◆ Instructions to follow ◆
Scan the records below. List lines holding "joints".

[Object data in JSON]
=====
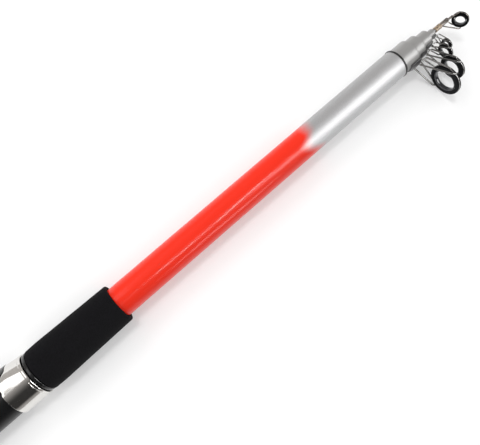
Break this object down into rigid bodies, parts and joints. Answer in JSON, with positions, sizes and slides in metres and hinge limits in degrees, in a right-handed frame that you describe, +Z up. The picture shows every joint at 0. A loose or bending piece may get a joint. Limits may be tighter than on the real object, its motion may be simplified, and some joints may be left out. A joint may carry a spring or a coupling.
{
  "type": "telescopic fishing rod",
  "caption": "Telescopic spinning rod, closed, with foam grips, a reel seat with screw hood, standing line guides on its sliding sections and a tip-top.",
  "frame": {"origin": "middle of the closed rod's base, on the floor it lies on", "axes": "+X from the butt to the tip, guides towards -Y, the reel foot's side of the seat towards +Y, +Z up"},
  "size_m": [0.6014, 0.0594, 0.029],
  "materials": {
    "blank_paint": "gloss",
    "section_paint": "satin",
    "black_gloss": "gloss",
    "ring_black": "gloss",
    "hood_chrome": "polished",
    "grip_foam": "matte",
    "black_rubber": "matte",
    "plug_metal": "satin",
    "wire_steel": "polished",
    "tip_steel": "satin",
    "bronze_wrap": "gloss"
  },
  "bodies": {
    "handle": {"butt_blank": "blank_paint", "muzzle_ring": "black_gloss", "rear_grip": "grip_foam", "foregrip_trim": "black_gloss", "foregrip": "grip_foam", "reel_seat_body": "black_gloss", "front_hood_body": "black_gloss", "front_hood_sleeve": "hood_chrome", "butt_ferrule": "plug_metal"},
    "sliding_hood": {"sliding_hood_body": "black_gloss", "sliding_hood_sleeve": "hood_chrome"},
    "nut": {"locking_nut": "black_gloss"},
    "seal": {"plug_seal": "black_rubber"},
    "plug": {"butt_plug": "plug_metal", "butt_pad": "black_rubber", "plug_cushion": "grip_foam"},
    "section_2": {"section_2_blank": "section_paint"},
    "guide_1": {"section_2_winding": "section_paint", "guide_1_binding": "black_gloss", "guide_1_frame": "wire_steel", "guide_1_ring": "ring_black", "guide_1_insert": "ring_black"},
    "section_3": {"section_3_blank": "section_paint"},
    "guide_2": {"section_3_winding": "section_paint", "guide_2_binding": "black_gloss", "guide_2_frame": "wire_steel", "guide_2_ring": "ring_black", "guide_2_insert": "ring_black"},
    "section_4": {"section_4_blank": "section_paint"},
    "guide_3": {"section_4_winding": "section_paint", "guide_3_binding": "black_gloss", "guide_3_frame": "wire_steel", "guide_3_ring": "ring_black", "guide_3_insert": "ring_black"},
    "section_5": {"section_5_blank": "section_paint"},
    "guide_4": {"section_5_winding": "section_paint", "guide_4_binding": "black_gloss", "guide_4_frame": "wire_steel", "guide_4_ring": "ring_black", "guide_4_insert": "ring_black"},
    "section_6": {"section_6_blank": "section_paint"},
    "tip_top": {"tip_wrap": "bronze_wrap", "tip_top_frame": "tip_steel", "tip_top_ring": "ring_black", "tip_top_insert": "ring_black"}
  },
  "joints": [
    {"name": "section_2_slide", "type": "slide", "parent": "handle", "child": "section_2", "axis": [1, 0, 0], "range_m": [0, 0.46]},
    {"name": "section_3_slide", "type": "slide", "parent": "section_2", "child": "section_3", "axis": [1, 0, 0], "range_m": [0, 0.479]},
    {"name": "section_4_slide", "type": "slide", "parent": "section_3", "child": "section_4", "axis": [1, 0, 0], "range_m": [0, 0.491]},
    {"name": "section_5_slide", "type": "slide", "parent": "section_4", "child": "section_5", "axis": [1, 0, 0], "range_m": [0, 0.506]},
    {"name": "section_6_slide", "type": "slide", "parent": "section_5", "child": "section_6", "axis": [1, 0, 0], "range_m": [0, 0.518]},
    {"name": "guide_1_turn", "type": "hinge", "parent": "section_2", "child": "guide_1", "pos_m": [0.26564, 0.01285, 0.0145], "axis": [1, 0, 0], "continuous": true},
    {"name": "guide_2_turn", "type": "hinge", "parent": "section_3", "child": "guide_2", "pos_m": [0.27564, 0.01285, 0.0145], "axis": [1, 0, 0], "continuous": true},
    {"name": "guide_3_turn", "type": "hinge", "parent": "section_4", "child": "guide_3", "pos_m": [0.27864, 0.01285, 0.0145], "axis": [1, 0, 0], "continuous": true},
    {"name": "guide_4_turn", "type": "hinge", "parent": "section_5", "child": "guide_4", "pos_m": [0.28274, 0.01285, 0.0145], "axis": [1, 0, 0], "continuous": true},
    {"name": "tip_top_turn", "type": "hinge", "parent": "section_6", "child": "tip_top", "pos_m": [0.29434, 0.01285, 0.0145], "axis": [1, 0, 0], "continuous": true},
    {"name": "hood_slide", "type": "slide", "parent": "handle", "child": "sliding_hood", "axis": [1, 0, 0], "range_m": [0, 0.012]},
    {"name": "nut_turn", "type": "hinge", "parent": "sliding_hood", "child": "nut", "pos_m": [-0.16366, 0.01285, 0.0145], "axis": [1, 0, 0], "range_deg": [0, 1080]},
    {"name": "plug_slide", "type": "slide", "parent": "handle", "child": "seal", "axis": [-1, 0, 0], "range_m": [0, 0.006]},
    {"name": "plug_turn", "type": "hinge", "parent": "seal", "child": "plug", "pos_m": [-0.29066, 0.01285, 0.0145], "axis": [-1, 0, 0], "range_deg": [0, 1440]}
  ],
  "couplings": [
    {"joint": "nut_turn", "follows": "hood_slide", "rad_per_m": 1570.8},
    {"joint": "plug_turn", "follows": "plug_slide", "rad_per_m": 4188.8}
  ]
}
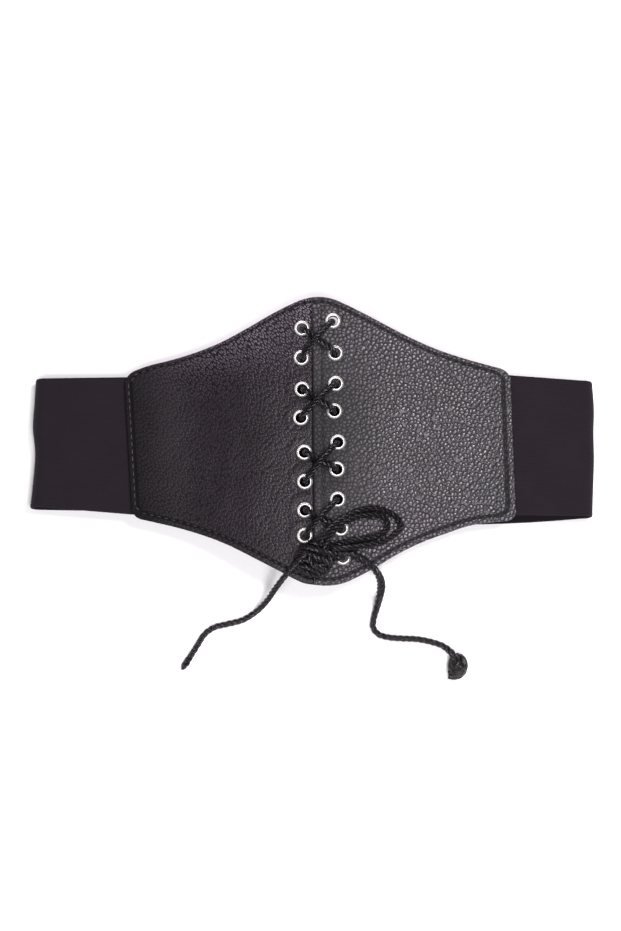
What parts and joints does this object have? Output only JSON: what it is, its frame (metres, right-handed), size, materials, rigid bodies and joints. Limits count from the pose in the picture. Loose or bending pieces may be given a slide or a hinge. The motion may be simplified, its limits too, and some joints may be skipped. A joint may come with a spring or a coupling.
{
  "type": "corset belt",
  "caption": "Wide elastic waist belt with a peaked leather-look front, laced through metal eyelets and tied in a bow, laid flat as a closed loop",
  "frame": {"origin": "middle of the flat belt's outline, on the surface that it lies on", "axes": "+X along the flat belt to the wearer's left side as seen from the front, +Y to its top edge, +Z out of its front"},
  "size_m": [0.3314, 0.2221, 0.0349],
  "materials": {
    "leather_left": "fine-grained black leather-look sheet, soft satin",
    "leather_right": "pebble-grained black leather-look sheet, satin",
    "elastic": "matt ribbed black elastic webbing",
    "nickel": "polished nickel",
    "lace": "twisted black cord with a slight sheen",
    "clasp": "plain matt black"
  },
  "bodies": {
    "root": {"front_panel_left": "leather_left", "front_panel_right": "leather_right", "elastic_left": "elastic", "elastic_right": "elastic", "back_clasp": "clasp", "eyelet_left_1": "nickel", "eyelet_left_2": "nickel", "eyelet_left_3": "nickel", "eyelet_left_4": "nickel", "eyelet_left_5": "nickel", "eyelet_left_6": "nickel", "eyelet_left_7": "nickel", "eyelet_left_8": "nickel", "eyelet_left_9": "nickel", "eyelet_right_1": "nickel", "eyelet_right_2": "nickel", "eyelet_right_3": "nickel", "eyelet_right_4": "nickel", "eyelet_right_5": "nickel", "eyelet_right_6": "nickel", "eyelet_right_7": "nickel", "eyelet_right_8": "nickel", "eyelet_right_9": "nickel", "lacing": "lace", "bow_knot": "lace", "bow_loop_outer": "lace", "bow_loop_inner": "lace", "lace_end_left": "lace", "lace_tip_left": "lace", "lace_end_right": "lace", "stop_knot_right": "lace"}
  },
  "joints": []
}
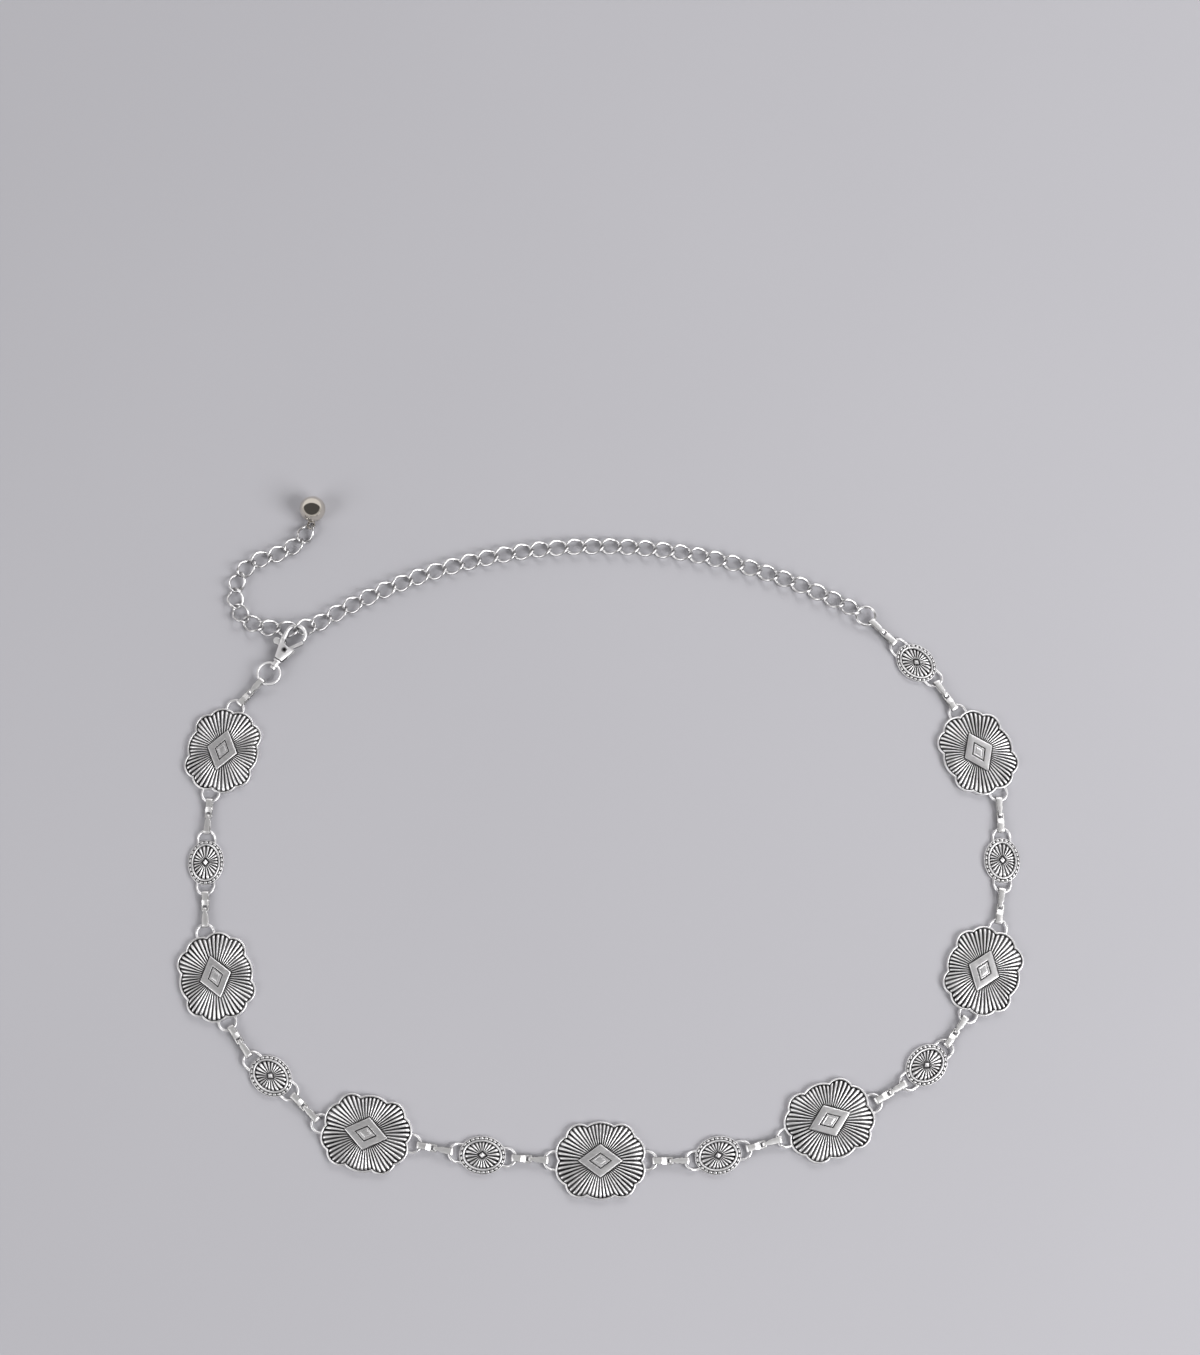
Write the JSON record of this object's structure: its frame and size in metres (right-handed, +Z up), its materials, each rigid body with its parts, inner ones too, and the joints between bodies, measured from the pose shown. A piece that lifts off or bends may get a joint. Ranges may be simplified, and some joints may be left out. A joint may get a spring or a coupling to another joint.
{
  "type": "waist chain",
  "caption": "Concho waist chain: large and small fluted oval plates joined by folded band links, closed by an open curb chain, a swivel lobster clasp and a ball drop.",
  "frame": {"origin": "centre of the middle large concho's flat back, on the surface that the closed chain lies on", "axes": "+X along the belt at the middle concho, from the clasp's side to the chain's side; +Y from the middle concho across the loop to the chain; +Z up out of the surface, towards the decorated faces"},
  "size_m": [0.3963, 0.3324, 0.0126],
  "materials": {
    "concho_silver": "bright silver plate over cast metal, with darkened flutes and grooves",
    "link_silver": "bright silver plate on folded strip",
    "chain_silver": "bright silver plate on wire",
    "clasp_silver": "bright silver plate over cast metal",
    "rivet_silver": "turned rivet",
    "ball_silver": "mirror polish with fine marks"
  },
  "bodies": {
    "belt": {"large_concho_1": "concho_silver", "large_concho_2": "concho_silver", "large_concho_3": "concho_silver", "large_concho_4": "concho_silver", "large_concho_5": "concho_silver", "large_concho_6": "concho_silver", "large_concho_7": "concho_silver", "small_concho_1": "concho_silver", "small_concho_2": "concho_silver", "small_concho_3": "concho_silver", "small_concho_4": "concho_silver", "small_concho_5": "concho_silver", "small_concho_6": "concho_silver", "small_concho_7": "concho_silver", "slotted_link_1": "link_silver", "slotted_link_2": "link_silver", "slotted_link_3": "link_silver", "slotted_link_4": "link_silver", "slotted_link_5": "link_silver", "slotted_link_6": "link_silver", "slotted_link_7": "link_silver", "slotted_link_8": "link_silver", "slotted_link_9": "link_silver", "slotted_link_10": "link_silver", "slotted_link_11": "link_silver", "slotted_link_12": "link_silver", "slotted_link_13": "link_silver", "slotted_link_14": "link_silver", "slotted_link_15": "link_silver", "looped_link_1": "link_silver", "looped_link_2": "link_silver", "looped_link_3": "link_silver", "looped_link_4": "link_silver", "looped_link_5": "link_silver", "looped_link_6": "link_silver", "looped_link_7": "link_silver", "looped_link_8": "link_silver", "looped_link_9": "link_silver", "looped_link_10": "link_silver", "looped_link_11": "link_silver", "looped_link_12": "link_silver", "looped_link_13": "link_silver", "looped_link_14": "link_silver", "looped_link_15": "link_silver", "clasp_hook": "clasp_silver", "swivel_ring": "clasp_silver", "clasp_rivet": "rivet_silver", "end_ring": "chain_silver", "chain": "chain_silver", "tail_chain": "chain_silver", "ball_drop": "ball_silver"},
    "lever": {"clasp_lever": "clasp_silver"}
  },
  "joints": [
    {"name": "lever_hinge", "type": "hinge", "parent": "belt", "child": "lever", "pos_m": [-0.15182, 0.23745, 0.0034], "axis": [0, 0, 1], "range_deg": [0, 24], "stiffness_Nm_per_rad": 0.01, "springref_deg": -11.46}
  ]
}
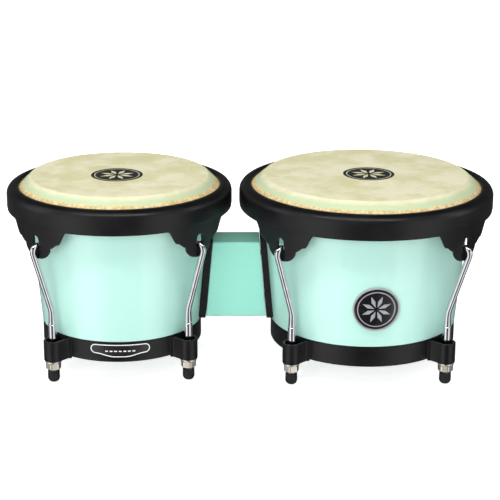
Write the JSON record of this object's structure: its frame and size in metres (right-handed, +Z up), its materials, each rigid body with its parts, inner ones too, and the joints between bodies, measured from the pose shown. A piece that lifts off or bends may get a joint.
=====
◆ Complete response ◆
Break this object down into rigid bodies, parts and joints. Answer in JSON, with positions, sizes and slides in metres and hinge limits in degrees, in a right-handed frame that you describe, +Z up. The picture shows every joint at 0. A loose or bending piece may get a joint. Limits may be tighter than on the real object, its motion may be simplified, and some joints may be left out. A joint may carry a spring or a coupling.
  "joints": [
What parts and joints does this object have? Output only JSON: what it is, its frame (metres, right-handed), size, materials, rigid bodies and joints. Limits count from the pose in the picture. Loose or bending pieces may be given a slide or a hinge. The motion may be simplified, its limits too, and some joints may be skipped. A joint may come with a spring or a coupling.
  "joints": []
Write the JSON record of this object's structure: its frame and size in metres (right-handed, +Z up), its materials, each rigid body with its parts, inner ones too, and the joints between bodies, measured from the pose shown. A piece that lifts off or bends may get a joint. Ranges may be simplified, and some joints may be left out. A joint may get a spring or a coupling to another joint.
  "joints": [
Write the JSON record of this object's structure: its frame and size in metres (right-handed, +Z up), its materials, each rigid body with its parts, inner ones too, and the joints between bodies, measured from the pose shown. A piece that lifts off or bends may get a joint.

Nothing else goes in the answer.